Matt Reynolds:For, for us, we wanted to make sure we had value throughout the entire book.
Matt Reynolds:So the book is, you know, starts at kind of the 50,000 foot view.
Matt Reynolds:It dives into the more personal view and then gets into the tactical.
Matt Reynolds:Here's how you actually do this on a day to day basis without being a time hack book.
Matt Reynolds:Because I don't want to be a time hack book.
Will Spencer:Right, okay.
Will Spencer:So just to, just to back up.
Will Spencer:So the, the important tasks that you define those are based on your core values.
Will Spencer:So it's not as if you just show up to the office during the day and you make an arbitrary judgment about what tasks are important and what are urgent.
Will Spencer:The important tasks themselves are determined by who you are as a person, the things that are most important to you.
Will Spencer:And that is what determines whether something is important, not some external deliverable by someone else's based on your own expression of what's essential in your life.
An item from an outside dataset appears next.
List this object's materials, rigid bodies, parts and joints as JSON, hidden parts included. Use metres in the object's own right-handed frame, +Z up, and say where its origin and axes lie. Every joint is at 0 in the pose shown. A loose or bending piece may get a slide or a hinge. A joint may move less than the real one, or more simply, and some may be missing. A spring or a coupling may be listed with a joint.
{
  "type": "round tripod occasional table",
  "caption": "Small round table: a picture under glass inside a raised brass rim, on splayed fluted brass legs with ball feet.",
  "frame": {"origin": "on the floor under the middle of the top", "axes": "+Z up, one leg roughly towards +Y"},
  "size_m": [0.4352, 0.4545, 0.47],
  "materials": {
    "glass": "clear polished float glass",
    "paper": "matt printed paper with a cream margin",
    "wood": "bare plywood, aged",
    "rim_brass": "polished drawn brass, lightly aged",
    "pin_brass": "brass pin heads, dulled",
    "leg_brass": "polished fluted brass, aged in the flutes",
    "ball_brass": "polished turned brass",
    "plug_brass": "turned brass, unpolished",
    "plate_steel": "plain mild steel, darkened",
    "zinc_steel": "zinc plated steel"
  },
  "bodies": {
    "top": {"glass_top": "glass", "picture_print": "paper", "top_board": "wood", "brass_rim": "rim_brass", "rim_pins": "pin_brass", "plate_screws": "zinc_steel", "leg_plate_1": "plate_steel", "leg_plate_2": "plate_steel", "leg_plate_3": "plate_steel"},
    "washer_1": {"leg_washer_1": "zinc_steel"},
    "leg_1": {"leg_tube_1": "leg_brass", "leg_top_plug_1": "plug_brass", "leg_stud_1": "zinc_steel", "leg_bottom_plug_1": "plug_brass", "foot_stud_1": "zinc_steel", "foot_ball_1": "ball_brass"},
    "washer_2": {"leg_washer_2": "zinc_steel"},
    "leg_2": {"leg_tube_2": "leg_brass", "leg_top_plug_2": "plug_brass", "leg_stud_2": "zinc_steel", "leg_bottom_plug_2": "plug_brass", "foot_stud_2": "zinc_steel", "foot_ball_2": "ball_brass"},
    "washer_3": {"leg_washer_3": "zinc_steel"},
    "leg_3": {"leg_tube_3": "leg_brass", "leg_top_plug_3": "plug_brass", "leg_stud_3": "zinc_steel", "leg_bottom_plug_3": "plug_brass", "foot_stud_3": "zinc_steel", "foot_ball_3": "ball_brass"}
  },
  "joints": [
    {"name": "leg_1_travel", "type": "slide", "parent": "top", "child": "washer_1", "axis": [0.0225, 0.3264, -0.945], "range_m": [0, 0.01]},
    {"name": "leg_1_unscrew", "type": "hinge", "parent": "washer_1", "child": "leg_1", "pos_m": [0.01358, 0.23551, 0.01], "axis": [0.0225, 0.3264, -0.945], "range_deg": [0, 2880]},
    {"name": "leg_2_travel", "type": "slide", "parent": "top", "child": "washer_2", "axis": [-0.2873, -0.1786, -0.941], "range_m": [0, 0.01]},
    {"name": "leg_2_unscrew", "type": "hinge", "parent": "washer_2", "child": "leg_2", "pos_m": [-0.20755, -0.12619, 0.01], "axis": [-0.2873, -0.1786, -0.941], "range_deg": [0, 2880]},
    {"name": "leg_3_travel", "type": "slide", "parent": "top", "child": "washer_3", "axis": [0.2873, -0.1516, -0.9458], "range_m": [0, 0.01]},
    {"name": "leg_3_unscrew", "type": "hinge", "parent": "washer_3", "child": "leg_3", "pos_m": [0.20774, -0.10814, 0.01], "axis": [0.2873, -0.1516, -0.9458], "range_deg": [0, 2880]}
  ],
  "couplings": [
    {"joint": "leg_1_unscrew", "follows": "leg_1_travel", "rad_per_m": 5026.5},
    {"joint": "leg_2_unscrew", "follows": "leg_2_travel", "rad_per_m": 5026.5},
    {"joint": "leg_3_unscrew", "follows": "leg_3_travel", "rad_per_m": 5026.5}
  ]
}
Matt Reynolds:That's a great explanation.
Matt Reynolds:And I would just, the only, the only pushback I would have on that is I would say those are the most important things.
Will Spencer:Okay.
Matt Reynolds:And so coming back to Eisenhower, Eisenhower saying, okay, things are either urgent or important, but when you really look at it and Stephen Covey and 7 Habits are highly effective people.
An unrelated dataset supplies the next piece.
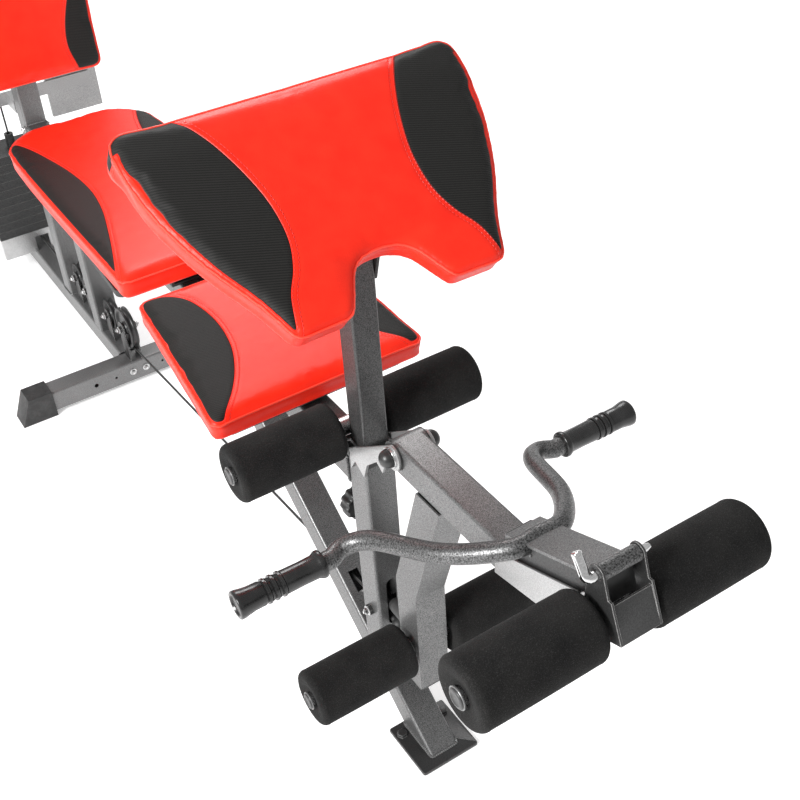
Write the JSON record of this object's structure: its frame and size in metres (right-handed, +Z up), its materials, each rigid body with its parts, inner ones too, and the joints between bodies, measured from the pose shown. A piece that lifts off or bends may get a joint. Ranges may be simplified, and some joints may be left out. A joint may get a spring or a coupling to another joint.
{
  "type": "adjustable weight bench",
  "caption": "Weight bench with two red seat pads, backrest, height-adjustable preacher pad, leg and arm-curl lever with foam rollers, and a cable weight stack.",
  "frame": {"origin": "on the floor, at the middle of the front foot plate's underside", "axes": "+X to the right seen from the front, +Y from the lever end to the weight stack, +Z up"},
  "size_m": [0.652, 2.658, 1.348],
  "materials": {
    "hammered_steel": "hammertone grey paint",
    "grey_steel": "silver-grey paint",
    "dark_steel": "black paint",
    "zinc_steel": "zinc plated",
    "black_plastic": "moulded",
    "black_rubber": "moulded rubber",
    "foam": "closed-cell foam",
    "red_vinyl": "stitched vinyl with black panels",
    "board": "black-faced board",
    "iron": "painted",
    "black_cable": "plastic-coated steel cable"
  },
  "bodies": {
    "frame": {"front_foot_plate": "dark_steel", "front_leg": "hammered_steel", "front_post": "hammered_steel", "post_collar": "black_plastic", "main_beam": "hammered_steel", "middle_strut": "hammered_steel", "floor_rail": "grey_steel", "middle_stabilizer": "grey_steel", "rear_stabilizer": "grey_steel", "stabilizer_caps": "black_rubber", "rear_column": "grey_steel", "top_beam": "grey_steel", "pivot_ears": "grey_steel", "pivot_bolt": "zinc_steel", "knee_shaft": "zinc_steel", "seat_frame": "hammered_steel", "front_seat_pad": "red_vinyl", "middle_seat_frame": "board", "middle_seat_pad": "red_vinyl", "backrest_frame": "board", "backrest_pad": "red_vinyl", "guide_rods": "zinc_steel", "shroud_panels": "grey_steel", "cable": "black_cable", "pulley_brackets": "dark_steel"},
    "lever": {"lever_arm": "hammered_steel", "lever_saddle": "grey_steel", "lever_top_plate": "hammered_steel", "lever_slider": "dark_steel", "lever_plugs": "black_plastic", "pivot_bushings": "black_plastic", "hanging_tube": "hammered_steel", "rubber_stop": "black_rubber", "shin_shaft": "zinc_steel", "curl_bar": "hammered_steel", "curl_grips": "black_rubber", "pin_sleeve": "zinc_steel"},
    "yoke": {"end_yoke": "dark_steel", "end_shaft": "zinc_steel"},
    "l_pin": {"l_pin": "zinc_steel"},
    "preacher": {"preacher_post": "hammered_steel", "preacher_board": "board", "preacher_pad": "red_vinyl"},
    "lock_knob": {"lock_knob": "black_plastic"},
    "weights": {"weight_plates": "iron"},
    "selector_pin": {"selector_pin": "zinc_steel"},
    "knee_roller_left": {"knee_roller_left": "foam"},
    "knee_roller_right": {"knee_roller_right": "foam"},
    "shin_roller_left": {"shin_roller_left": "foam"},
    "shin_roller_right": {"shin_roller_right": "foam"},
    "end_roller_left": {"end_roller_left": "foam"},
    "end_roller_right": {"end_roller_right": "foam"},
    "low_pulley": {"low_pulley": "black_plastic"},
    "front_pulley": {"front_pulley": "black_plastic"},
    "guide_pulley_1": {"guide_pulley_1": "black_plastic"},
    "guide_pulley_2": {"guide_pulley_2": "black_plastic"},
    "guide_pulley_3": {"guide_pulley_3": "black_plastic"},
    "base_pulley": {"base_pulley": "black_plastic"},
    "top_pulley_front": {"top_pulley_front": "black_plastic"},
    "top_pulley_rear": {"top_pulley_rear": "black_plastic"}
  },
  "joints": [
    {"name": "lever_pivot", "type": "hinge", "parent": "frame", "child": "lever", "pos_m": [0, 0.014, 0.604], "axis": [-1, 0, 0], "range_deg": [0, 65]},
    {"name": "yoke_swing", "type": "hinge", "parent": "lever", "child": "yoke", "pos_m": [0, -0.382, 0.722], "axis": [-1, 0, 0], "range_deg": [0, 60]},
    {"name": "l_pin_pull", "type": "slide", "parent": "lever", "child": "l_pin", "axis": [-1, 0, 0], "range_m": [0, 0.09]},
    {"name": "preacher_height", "type": "slide", "parent": "frame", "child": "preacher", "axis": [0, 0, 1], "range_m": [-0.1, 0.02]},
    {"name": "lock_knob_turn", "type": "hinge", "parent": "frame", "child": "lock_knob", "pos_m": [0, 0.17, 0.39], "axis": [0, 1, 0], "range_deg": [0, 300]},
    {"name": "weight_lift", "type": "slide", "parent": "frame", "child": "weights", "axis": [0, 0, 1], "range_m": [0, 0.4]},
    {"name": "selector_pull", "type": "slide", "parent": "weights", "child": "selector_pin", "axis": [0, 1, 0], "range_m": [0, 0.075]},
    {"name": "knee_roller_left_spin", "type": "hinge", "parent": "frame", "child": "knee_roller_left", "pos_m": [0, 0.159, 0.557], "axis": [1, 0, 0], "continuous": true},
    {"name": "knee_roller_right_spin", "type": "hinge", "parent": "frame", "child": "knee_roller_right", "pos_m": [0, 0.159, 0.557], "axis": [1, 0, 0], "continuous": true},
    {"name": "shin_roller_left_spin", "type": "hinge", "parent": "lever", "child": "shin_roller_left", "pos_m": [0, 0.009, 0.235], "axis": [1, 0, 0], "continuous": true},
    {"name": "shin_roller_right_spin", "type": "hinge", "parent": "lever", "child": "shin_roller_right", "pos_m": [0, 0.009, 0.235], "axis": [1, 0, 0], "continuous": true},
    {"name": "end_roller_left_spin", "type": "hinge", "parent": "yoke", "child": "end_roller_left", "pos_m": [0, -0.378, 0.65], "axis": [1, 0, 0], "continuous": true},
    {"name": "end_roller_right_spin", "type": "hinge", "parent": "yoke", "child": "end_roller_right", "pos_m": [0, -0.378, 0.65], "axis": [1, 0, 0], "continuous": true},
    {"name": "low_pulley_spin", "type": "hinge", "parent": "frame", "child": "low_pulley", "pos_m": [0, 0.121, 0.216], "axis": [-1, 0, 0], "continuous": true},
    {"name": "front_pulley_spin", "type": "hinge", "parent": "frame", "child": "front_pulley", "pos_m": [0, 1.228, 0.1409], "axis": [-1, 0, 0], "continuous": true},
    {"name": "guide_pulley_1_spin", "type": "hinge", "parent": "frame", "child": "guide_pulley_1", "pos_m": [0, 1.324, 0.1289], "axis": [-1, 0, 0], "continuous": true},
    {"name": "guide_pulley_2_spin", "type": "hinge", "parent": "frame", "child": "guide_pulley_2", "pos_m": [0, 1.456, 0.1289], "axis": [-1, 0, 0], "continuous": true},
    {"name": "guide_pulley_3_spin", "type": "hinge", "parent": "frame", "child": "guide_pulley_3", "pos_m": [0, 1.532, 0.1289], "axis": [-1, 0, 0], "continuous": true},
    {"name": "base_pulley_spin", "type": "hinge", "parent": "frame", "child": "base_pulley", "pos_m": [0, 2.1159, 0.1409], "axis": [-1, 0, 0], "continuous": true},
    {"name": "top_pulley_front_spin", "type": "hinge", "parent": "frame", "child": "top_pulley_front", "pos_m": [0, 1.9459, 1.284], "axis": [-1, 0, 0], "continuous": true},
    {"name": "top_pulley_rear_spin", "type": "hinge", "parent": "frame", "child": "top_pulley_rear", "pos_m": [0, 2.1159, 1.284], "axis": [-1, 0, 0], "continuous": true}
  ],
  "couplings": [
    {"joint": "low_pulley_spin", "follows": "weight_lift", "rad_per_m": 55.866},
    {"joint": "front_pulley_spin", "follows": "weight_lift", "rad_per_m": 21.787},
    {"joint": "guide_pulley_1_spin", "follows": "weight_lift", "rad_per_m": 29.498},
    {"joint": "guide_pulley_2_spin", "follows": "weight_lift", "rad_per_m": 29.498},
    {"joint": "guide_pulley_3_spin", "follows": "weight_lift", "rad_per_m": 29.498},
    {"joint": "base_pulley_spin", "follows": "weight_lift", "rad_per_m": 21.787},
    {"joint": "top_pulley_front_spin", "follows": "weight_lift", "rad_per_m": 21.787},
    {"joint": "top_pulley_rear_spin", "follows": "weight_lift", "rad_per_m": 21.787}
  ]
}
Matt Reynolds:I think it was the first one to talk about this.
Matt Reynolds:Brett McKay's talked about this on Art of Manliness, other books have talked about this.
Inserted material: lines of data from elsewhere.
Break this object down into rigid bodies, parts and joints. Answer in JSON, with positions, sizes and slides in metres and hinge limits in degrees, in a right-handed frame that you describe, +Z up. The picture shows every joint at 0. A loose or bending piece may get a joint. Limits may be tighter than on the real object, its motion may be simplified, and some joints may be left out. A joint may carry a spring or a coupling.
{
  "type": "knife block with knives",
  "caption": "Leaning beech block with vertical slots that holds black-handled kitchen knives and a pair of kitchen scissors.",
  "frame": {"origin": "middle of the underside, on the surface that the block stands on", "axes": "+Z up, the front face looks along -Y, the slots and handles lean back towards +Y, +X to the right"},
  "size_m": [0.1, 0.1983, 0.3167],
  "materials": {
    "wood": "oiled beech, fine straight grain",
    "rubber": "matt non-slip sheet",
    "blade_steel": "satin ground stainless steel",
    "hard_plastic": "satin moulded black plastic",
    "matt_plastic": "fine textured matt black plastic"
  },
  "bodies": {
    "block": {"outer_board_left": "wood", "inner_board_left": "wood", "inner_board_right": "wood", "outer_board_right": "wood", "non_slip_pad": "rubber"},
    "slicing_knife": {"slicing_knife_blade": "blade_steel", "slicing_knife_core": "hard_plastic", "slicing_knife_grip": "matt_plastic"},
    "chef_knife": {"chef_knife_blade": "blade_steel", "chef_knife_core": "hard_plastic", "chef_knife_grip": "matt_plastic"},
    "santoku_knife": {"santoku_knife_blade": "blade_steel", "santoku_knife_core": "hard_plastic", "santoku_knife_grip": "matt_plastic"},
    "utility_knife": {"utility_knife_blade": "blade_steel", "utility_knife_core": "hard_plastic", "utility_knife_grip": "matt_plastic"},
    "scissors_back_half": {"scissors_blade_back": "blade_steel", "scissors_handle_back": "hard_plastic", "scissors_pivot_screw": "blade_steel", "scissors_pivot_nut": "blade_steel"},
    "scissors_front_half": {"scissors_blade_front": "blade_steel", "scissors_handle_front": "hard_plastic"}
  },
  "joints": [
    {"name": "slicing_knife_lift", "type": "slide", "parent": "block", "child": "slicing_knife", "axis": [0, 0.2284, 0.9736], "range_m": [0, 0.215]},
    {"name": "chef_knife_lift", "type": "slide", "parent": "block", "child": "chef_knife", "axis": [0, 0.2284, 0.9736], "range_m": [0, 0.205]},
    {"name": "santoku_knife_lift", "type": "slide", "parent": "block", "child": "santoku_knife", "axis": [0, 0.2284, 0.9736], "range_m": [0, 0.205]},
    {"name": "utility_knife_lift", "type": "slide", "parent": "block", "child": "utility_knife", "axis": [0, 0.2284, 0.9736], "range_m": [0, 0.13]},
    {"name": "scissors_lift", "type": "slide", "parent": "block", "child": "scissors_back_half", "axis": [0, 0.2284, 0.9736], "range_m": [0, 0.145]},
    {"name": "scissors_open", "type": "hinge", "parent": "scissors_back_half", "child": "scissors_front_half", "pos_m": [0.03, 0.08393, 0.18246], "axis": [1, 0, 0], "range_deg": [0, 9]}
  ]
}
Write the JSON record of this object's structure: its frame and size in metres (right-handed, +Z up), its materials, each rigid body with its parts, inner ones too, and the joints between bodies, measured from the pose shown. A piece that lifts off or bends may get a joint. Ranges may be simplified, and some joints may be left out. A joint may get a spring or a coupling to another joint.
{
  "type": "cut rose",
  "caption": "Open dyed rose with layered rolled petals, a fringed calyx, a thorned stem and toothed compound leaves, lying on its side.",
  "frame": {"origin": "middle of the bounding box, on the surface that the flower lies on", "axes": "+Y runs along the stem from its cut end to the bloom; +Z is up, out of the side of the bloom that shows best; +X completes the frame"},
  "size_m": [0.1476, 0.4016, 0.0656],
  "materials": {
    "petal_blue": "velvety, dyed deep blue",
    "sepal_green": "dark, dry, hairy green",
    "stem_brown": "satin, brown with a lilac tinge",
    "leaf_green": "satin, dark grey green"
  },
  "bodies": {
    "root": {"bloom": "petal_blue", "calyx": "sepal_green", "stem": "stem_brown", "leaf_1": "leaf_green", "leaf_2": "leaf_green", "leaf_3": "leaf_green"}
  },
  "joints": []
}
Matt Reynolds:But it's created what is what we now call the Eisenhower matrix.
Matt Reynolds:And I talk about this quite a bit in the book.
Matt Reynolds:Eisenhower didn't come up the Matrix, but the reality is that there's actually.
Matt Reynolds:You can took.
Matt Reynolds:You can look at every single thing that you do in a day or in a week or a month or whatever, and you can put those in one of all of those tasks, all of those things in one of four quadrants.
Matt Reynolds:So you have the things that are not urgent, not important.
Matt Reynolds:And I would qualify those things as like binge watching Netflix video games, Internet porn, doom scrolling social media.
Matt Reynolds:Some of those things are very clearly immoral, I.
Matt Reynolds:E.
Matt Reynolds:Internet porn.
Matt Reynolds:And some of those things are not necessarily immoral.
Matt Reynolds:They may be amoral, but they are not urgent, not important.
Matt Reynolds:And our argument would be for that quadrant one, non urgent, not important things.
Matt Reynolds:We should literally purge them.
Matt Reynolds:We should eliminate them from our lives.
Matt Reynolds:And then quadrant two would be the things that are urgent but not important.
Matt Reynolds:I'll give you an example.
Matt Reynolds:As we're doing this podcast, I'm almost certain a team of guys are going to show up and clear all the leaves.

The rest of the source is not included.